TASK INSTRUCTIONS
Quote, with no changes, the lines that run from the top of the material to the line with "self.parts.append((start, last, (points[-1]", both included.
— begin RAW DATA —
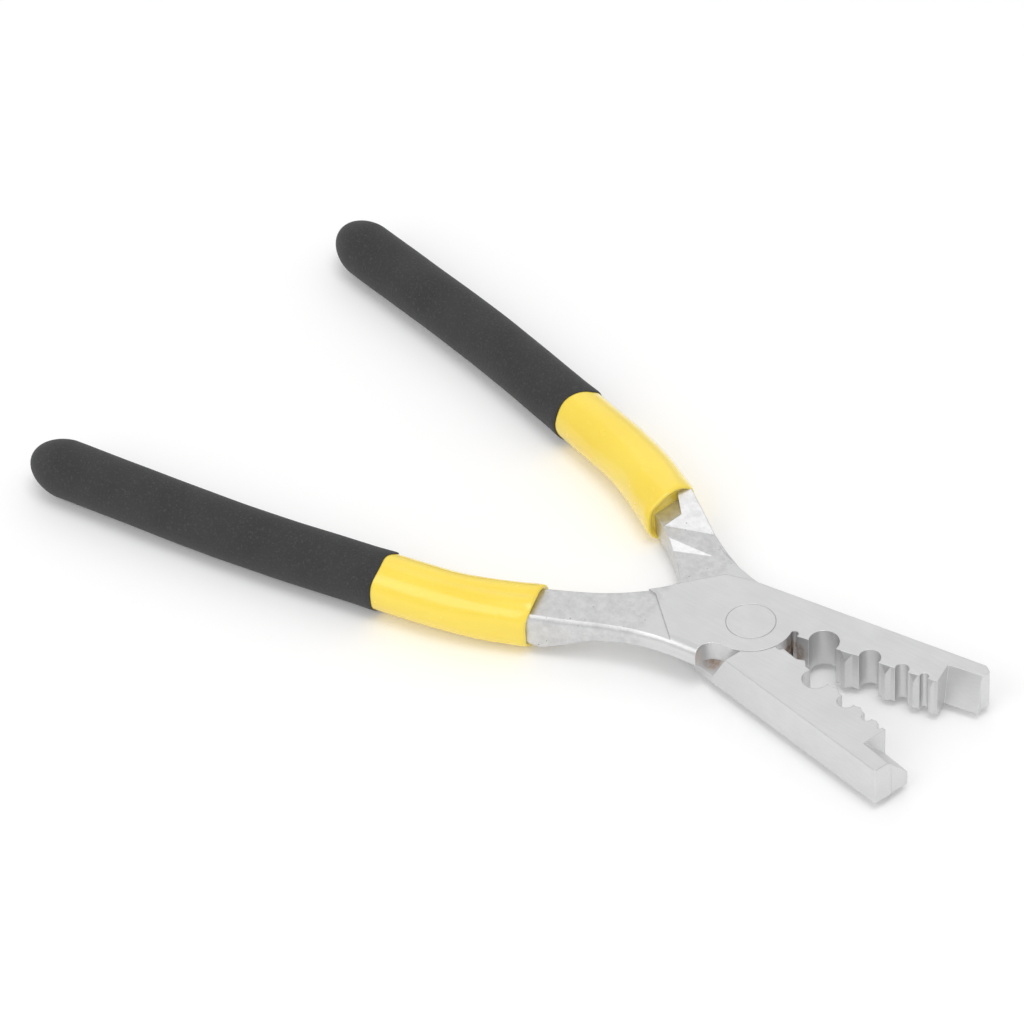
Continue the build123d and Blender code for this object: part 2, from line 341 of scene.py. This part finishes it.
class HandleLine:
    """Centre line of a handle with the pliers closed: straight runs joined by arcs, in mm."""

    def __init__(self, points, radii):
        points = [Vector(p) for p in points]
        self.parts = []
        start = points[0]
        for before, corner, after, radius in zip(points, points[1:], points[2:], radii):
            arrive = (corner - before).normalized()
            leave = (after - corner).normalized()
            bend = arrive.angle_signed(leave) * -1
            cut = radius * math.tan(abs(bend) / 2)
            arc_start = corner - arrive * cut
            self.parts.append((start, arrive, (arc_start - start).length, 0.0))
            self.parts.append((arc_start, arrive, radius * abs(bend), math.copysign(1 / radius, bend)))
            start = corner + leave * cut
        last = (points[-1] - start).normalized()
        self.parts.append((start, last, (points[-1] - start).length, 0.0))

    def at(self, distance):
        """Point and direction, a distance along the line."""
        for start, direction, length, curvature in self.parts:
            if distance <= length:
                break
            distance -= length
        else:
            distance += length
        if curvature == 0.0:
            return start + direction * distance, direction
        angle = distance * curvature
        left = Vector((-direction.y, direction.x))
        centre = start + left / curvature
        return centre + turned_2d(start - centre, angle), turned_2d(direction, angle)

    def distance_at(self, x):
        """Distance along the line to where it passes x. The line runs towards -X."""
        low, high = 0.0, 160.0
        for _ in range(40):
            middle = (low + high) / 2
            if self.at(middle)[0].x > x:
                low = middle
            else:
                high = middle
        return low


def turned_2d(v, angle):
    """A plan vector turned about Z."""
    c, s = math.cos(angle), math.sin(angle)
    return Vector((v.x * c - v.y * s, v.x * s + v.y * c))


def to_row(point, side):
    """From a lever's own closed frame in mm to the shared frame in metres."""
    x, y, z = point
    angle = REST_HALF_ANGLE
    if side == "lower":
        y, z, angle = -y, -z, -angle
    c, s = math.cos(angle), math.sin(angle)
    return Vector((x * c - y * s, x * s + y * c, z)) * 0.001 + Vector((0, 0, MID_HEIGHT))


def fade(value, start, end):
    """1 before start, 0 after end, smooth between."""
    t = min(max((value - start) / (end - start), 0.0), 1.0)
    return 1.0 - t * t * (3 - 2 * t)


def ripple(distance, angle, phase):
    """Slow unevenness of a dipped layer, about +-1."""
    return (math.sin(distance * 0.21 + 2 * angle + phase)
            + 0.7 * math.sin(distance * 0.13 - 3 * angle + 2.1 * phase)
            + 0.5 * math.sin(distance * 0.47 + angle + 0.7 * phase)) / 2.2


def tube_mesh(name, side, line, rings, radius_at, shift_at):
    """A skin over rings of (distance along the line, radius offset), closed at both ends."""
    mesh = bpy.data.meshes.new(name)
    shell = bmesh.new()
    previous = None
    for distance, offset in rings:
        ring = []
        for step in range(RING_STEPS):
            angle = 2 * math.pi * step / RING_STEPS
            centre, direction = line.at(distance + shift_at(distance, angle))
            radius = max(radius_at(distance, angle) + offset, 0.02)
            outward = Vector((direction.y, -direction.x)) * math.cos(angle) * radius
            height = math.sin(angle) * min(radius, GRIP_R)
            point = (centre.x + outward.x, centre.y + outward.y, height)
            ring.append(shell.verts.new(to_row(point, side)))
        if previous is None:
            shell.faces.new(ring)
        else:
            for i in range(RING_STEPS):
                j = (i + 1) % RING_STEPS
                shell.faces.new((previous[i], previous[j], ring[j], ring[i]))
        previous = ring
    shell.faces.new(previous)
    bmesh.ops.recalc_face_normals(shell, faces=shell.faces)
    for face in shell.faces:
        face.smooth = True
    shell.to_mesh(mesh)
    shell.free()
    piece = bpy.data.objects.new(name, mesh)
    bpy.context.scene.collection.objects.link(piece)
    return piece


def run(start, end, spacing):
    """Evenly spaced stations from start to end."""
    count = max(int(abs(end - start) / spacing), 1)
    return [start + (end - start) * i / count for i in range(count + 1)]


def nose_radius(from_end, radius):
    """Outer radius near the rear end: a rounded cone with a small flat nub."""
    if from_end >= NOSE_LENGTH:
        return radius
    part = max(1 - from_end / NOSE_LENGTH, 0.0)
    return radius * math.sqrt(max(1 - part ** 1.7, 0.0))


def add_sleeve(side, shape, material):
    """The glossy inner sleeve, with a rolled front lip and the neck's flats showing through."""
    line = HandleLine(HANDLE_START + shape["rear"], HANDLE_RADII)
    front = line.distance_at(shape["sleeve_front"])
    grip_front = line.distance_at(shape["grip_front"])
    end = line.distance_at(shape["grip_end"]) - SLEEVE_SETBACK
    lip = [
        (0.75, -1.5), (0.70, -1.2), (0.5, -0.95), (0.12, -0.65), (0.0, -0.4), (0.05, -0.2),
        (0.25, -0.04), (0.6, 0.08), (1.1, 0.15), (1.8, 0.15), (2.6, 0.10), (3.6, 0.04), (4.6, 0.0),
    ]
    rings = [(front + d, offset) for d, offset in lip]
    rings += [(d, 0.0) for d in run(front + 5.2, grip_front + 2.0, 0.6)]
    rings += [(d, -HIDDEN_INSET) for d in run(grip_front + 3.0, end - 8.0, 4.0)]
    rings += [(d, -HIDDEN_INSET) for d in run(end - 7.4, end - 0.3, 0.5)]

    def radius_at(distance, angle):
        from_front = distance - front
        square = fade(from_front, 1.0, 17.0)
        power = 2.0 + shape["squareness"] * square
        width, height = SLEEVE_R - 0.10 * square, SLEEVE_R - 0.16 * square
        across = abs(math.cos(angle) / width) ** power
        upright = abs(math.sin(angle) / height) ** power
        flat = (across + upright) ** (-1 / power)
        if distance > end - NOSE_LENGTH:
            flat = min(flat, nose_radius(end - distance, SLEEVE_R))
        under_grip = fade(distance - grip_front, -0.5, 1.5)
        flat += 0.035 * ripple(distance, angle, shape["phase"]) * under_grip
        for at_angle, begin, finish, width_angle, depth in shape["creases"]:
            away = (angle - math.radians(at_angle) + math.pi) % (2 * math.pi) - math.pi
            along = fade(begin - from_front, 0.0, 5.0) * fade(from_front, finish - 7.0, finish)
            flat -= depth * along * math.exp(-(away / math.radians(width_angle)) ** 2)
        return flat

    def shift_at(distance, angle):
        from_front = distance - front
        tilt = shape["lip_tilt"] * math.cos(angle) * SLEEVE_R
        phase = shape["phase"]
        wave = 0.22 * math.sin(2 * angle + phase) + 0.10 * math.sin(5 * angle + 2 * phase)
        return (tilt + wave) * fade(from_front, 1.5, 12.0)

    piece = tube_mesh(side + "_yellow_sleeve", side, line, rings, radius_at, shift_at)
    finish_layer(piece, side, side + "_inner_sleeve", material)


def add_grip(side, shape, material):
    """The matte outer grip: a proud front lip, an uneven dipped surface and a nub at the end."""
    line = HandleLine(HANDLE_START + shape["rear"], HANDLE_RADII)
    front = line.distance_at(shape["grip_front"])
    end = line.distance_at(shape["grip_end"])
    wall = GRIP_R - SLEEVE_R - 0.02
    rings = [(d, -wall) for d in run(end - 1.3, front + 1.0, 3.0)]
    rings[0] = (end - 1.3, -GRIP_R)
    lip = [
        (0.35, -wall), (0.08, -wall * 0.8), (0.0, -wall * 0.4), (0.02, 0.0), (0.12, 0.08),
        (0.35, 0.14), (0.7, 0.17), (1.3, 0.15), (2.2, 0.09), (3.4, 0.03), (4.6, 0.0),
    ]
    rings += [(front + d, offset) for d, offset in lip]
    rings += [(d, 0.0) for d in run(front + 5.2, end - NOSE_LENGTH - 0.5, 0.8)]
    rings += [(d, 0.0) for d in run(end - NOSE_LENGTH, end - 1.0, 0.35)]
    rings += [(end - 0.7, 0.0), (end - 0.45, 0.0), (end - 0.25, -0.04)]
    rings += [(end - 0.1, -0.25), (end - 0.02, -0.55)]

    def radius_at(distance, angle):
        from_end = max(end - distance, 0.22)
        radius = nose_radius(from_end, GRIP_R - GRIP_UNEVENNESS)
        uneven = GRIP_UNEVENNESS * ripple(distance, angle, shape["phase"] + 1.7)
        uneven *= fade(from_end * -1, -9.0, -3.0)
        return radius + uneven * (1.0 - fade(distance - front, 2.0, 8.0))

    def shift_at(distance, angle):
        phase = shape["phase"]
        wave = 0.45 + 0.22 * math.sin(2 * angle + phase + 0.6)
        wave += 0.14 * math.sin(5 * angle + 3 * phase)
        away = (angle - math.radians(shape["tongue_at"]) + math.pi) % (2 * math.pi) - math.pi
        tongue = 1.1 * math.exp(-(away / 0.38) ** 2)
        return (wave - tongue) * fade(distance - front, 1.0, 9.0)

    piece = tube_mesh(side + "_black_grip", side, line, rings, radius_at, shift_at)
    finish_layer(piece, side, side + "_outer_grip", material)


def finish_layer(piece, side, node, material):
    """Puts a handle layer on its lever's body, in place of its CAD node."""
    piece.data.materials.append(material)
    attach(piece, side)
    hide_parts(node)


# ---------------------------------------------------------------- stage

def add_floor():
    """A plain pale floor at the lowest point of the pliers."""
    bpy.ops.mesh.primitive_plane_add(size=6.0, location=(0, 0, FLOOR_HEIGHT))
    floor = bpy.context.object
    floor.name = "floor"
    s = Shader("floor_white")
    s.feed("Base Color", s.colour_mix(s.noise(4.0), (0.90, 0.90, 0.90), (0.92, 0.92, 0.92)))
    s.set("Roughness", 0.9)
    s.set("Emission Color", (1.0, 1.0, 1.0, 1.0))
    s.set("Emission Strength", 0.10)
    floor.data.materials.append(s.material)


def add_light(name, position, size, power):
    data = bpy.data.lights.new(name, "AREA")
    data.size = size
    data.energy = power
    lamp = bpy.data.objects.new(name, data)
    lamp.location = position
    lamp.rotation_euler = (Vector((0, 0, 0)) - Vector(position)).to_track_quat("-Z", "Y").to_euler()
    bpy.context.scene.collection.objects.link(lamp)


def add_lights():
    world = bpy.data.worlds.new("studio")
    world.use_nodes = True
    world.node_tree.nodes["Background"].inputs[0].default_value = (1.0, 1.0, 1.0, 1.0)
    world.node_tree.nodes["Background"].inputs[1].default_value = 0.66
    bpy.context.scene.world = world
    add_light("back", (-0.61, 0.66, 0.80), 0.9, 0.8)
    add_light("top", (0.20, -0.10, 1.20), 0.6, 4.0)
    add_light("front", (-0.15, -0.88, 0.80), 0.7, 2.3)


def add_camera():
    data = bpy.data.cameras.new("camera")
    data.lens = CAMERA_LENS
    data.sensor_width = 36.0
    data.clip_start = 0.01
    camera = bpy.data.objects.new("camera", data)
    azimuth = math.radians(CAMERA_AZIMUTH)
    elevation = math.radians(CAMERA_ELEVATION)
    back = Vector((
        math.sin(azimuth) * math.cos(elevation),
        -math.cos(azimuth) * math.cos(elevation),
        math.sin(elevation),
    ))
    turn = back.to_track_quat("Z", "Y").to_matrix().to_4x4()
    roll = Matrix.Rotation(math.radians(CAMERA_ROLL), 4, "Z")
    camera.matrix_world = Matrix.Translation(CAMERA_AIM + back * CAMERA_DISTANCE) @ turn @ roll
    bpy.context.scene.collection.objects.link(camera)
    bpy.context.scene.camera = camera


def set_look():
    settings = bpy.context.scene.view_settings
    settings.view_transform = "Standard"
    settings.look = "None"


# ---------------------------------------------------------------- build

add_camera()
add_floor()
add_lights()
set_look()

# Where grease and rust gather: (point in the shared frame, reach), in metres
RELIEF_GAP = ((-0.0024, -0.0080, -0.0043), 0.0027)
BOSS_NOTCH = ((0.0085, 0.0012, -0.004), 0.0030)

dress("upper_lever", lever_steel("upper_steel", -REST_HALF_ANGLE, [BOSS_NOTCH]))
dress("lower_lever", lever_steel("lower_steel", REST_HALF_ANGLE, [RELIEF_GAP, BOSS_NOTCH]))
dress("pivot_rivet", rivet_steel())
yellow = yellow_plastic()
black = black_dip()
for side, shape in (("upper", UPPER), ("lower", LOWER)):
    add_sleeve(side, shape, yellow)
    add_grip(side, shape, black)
— end RAW DATA —
ANSWER IN FULL
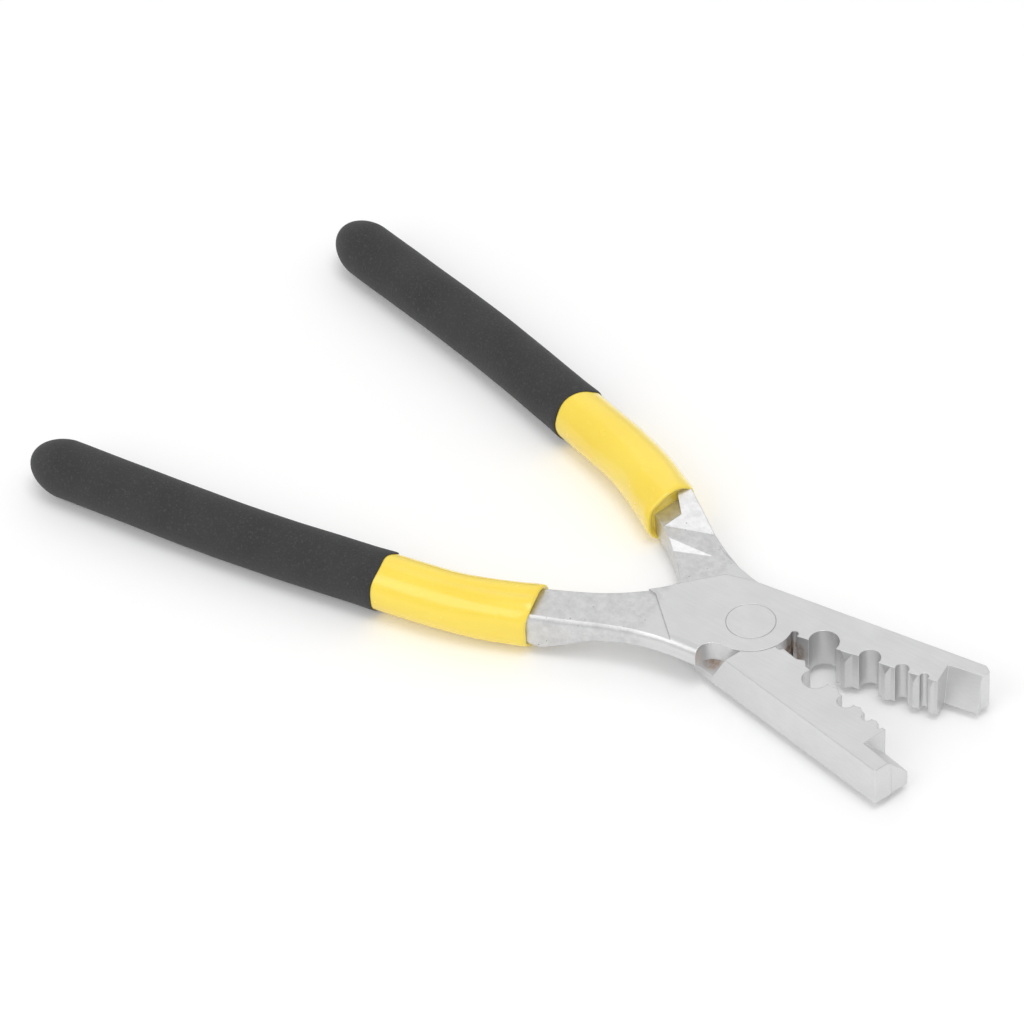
Continue the build123d and Blender code for this object: part 2, from line 341 of scene.py. This part finishes it.
class HandleLine:
    """Centre line of a handle with the pliers closed: straight runs joined by arcs, in mm."""

    def __init__(self, points, radii):
        points = [Vector(p) for p in points]
        self.parts = []
        start = points[0]
        for before, corner, after, radius in zip(points, points[1:], points[2:], radii):
            arrive = (corner - before).normalized()
            leave = (after - corner).normalized()
            bend = arrive.angle_signed(leave) * -1
            cut = radius * math.tan(abs(bend) / 2)
            arc_start = corner - arrive * cut
            self.parts.append((start, arrive, (arc_start - start).length, 0.0))
            self.parts.append((arc_start, arrive, radius * abs(bend), math.copysign(1 / radius, bend)))
            start = corner + leave * cut
        last = (points[-1] - start).normalized()
        self.parts.append((start, last, (points[-1] - start).length, 0.0))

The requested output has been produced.